**Task brief**
Send back all the data below, exactly as given.

**Data excerpt**
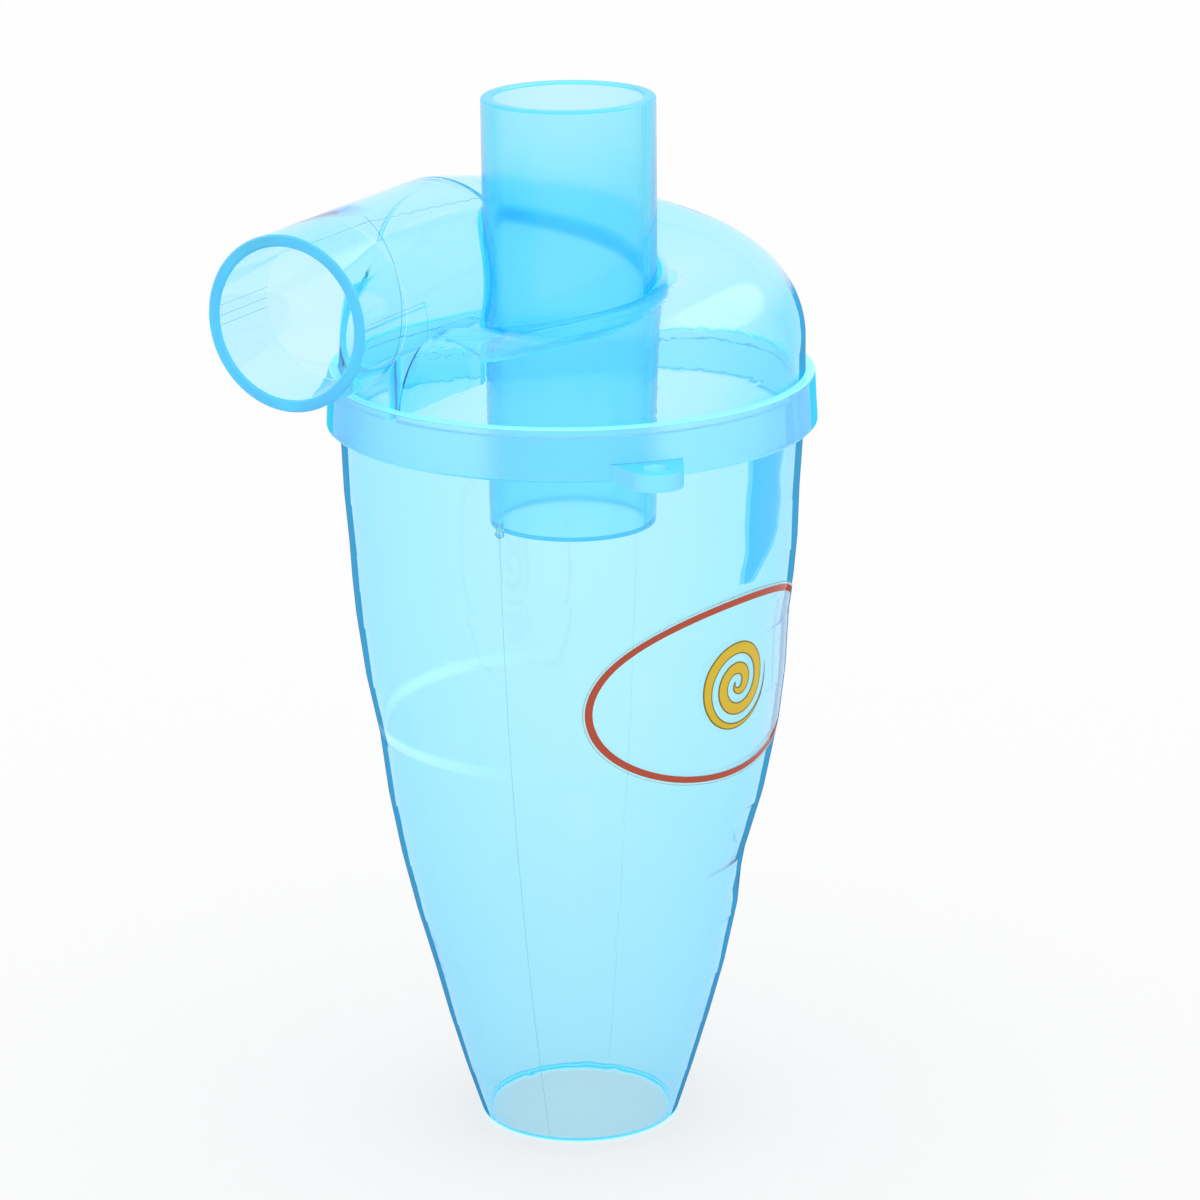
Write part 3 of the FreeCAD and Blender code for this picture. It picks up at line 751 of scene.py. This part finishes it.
def make_floor():
    side = FLOOR_HALF_SIDE
    corners = [(x * side, y * side, FLOOR_LEVEL) for x, y in ((-1, -1), (1, -1), (1, 1), (-1, 1))]
    mesh = bpy.data.meshes.new("floor")
    mesh.from_pydata(corners, [], [(0, 1, 2, 3)])
    floor = bpy.data.objects.new("floor", mesh)
    bpy.context.scene.collection.objects.link(floor)
    material, tree, shader = new_material("floor")
    shader.inputs["Base Color"].default_value = (FLOOR_GREY, FLOOR_GREY, FLOOR_GREY, 1)
    shader.inputs["Roughness"].default_value = FLOOR_ROUGHNESS
    shader.inputs["Specular IOR Level"].default_value = 0.0
    shader.inputs["Emission Color"].default_value = (1, 1, 1, 1)
    glow = calc(tree, "MULTIPLY", seen_rays(tree), FLOOR_GLOW)
    feed(tree, shader.inputs["Emission Strength"], glow)
    mesh.materials.append(material)


def make_sky():
    """White all round, with a brighter window that only first reflections show."""
    world = bpy.data.worlds.new("studio")
    world.use_nodes = True
    bpy.context.scene.world = world
    tree = world.node_tree
    world.cycles.sampling_method = "NONE"
    background = tree.nodes["Background"]
    background.inputs["Color"].default_value = (1, 1, 1, 1)
    toward = tree.nodes.new("ShaderNodeVectorMath")
    toward.operation = "DOT_PRODUCT"
    tree.links.new(tree.nodes.new("ShaderNodeTexCoord").outputs["Generated"], toward.inputs[0])
    toward.inputs[1].default_value = Vector(WINDOW_WAY).normalized()
    path = tree.nodes.new("ShaderNodeLightPath").outputs
    reflected = both(tree, path["Is Glossy Ray"], below(tree, path["Transmission Depth"], 0.5))
    window = both(tree, ease(tree, toward.outputs["Value"], WINDOW_EDGE, WINDOW_CORE), reflected)
    feed(tree, background.inputs["Strength"], mixed(tree, window, SKY_STRENGTH, WINDOW_STRENGTH))
    cycles = bpy.context.scene.cycles
    cycles.max_bounces = BOUNCES
    cycles.transmission_bounces = BOUNCES
    cycles.glossy_bounces = BOUNCES


make_camera()
dress()
make_seams()
make_gate()
make_floor()
make_sky()
bpy.context.scene.view_settings.view_transform = "Standard"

**Response**
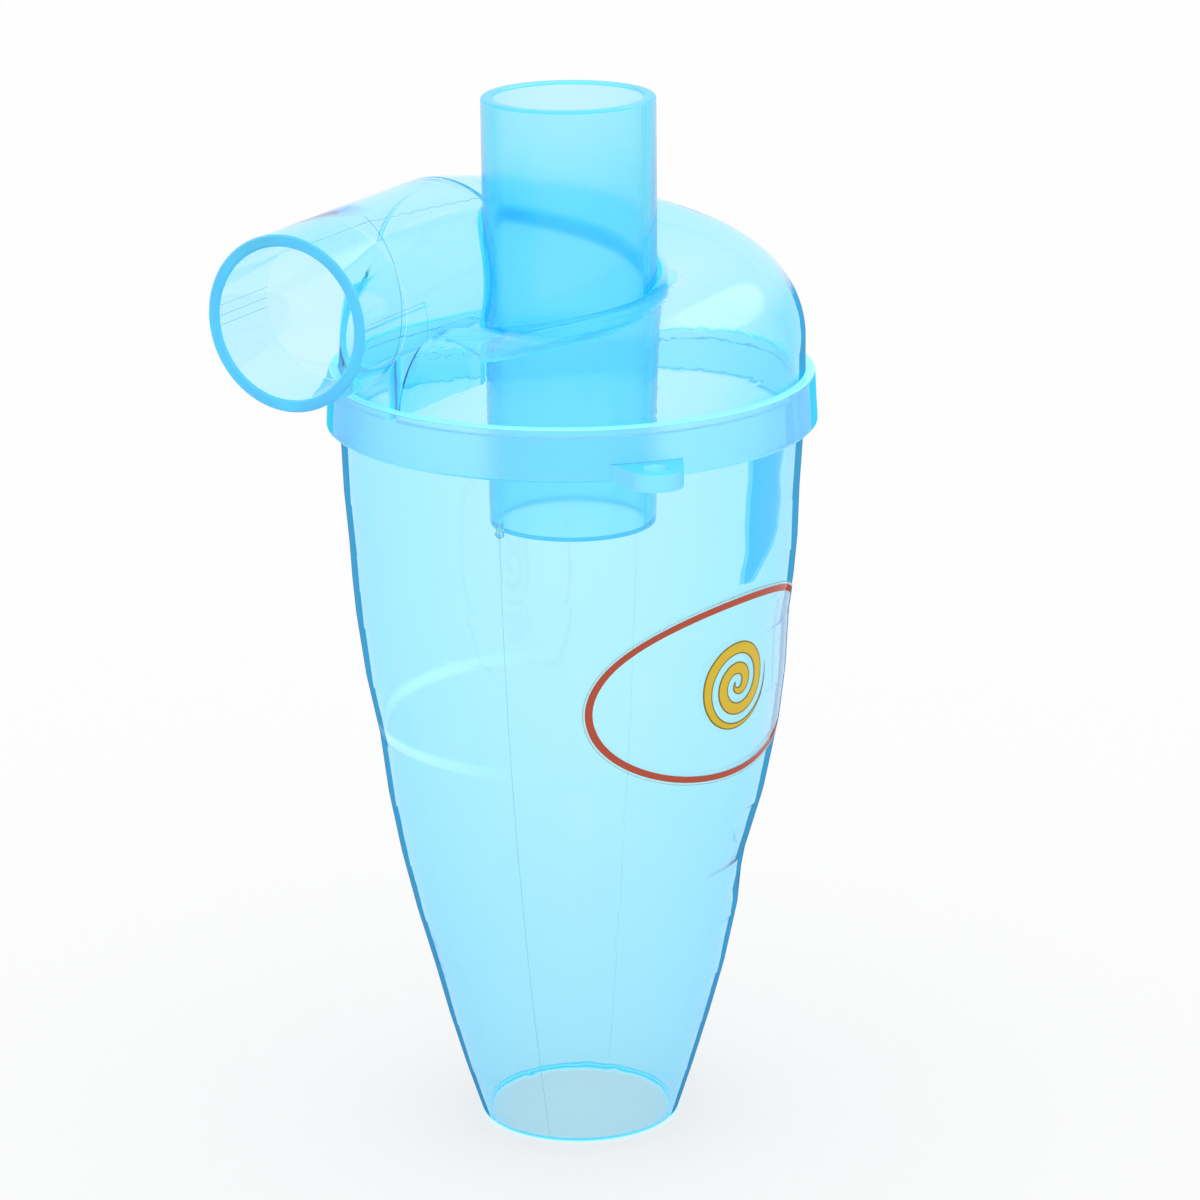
Write part 3 of the FreeCAD and Blender code for this picture. It picks up at line 751 of scene.py. This part finishes it.
def make_floor():
    side = FLOOR_HALF_SIDE
    corners = [(x * side, y * side, FLOOR_LEVEL) for x, y in ((-1, -1), (1, -1), (1, 1), (-1, 1))]
    mesh = bpy.data.meshes.new("floor")
    mesh.from_pydata(corners, [], [(0, 1, 2, 3)])
    floor = bpy.data.objects.new("floor", mesh)
    bpy.context.scene.collection.objects.link(floor)
    material, tree, shader = new_material("floor")
    shader.inputs["Base Color"].default_value = (FLOOR_GREY, FLOOR_GREY, FLOOR_GREY, 1)
    shader.inputs["Roughness"].default_value = FLOOR_ROUGHNESS
    shader.inputs["Specular IOR Level"].default_value = 0.0
    shader.inputs["Emission Color"].default_value = (1, 1, 1, 1)
    glow = calc(tree, "MULTIPLY", seen_rays(tree), FLOOR_GLOW)
    feed(tree, shader.inputs["Emission Strength"], glow)
    mesh.materials.append(material)


def make_sky():
    """White all round, with a brighter window that only first reflections show."""
    world = bpy.data.worlds.new("studio")
    world.use_nodes = True
    bpy.context.scene.world = world
    tree = world.node_tree
    world.cycles.sampling_method = "NONE"
    background = tree.nodes["Background"]
    background.inputs["Color"].default_value = (1, 1, 1, 1)
    toward = tree.nodes.new("ShaderNodeVectorMath")
    toward.operation = "DOT_PRODUCT"
    tree.links.new(tree.nodes.new("ShaderNodeTexCoord").outputs["Generated"], toward.inputs[0])
    toward.inputs[1].default_value = Vector(WINDOW_WAY).normalized()
    path = tree.nodes.new("ShaderNodeLightPath").outputs
    reflected = both(tree, path["Is Glossy Ray"], below(tree, path["Transmission Depth"], 0.5))
    window = both(tree, ease(tree, toward.outputs["Value"], WINDOW_EDGE, WINDOW_CORE), reflected)
    feed(tree, background.inputs["Strength"], mixed(tree, window, SKY_STRENGTH, WINDOW_STRENGTH))
    cycles = bpy.context.scene.cycles
    cycles.max_bounces = BOUNCES
    cycles.transmission_bounces = BOUNCES
    cycles.glossy_bounces = BOUNCES


make_camera()
dress()
make_seams()
make_gate()
make_floor()
make_sky()
bpy.context.scene.view_settings.view_transform = "Standard"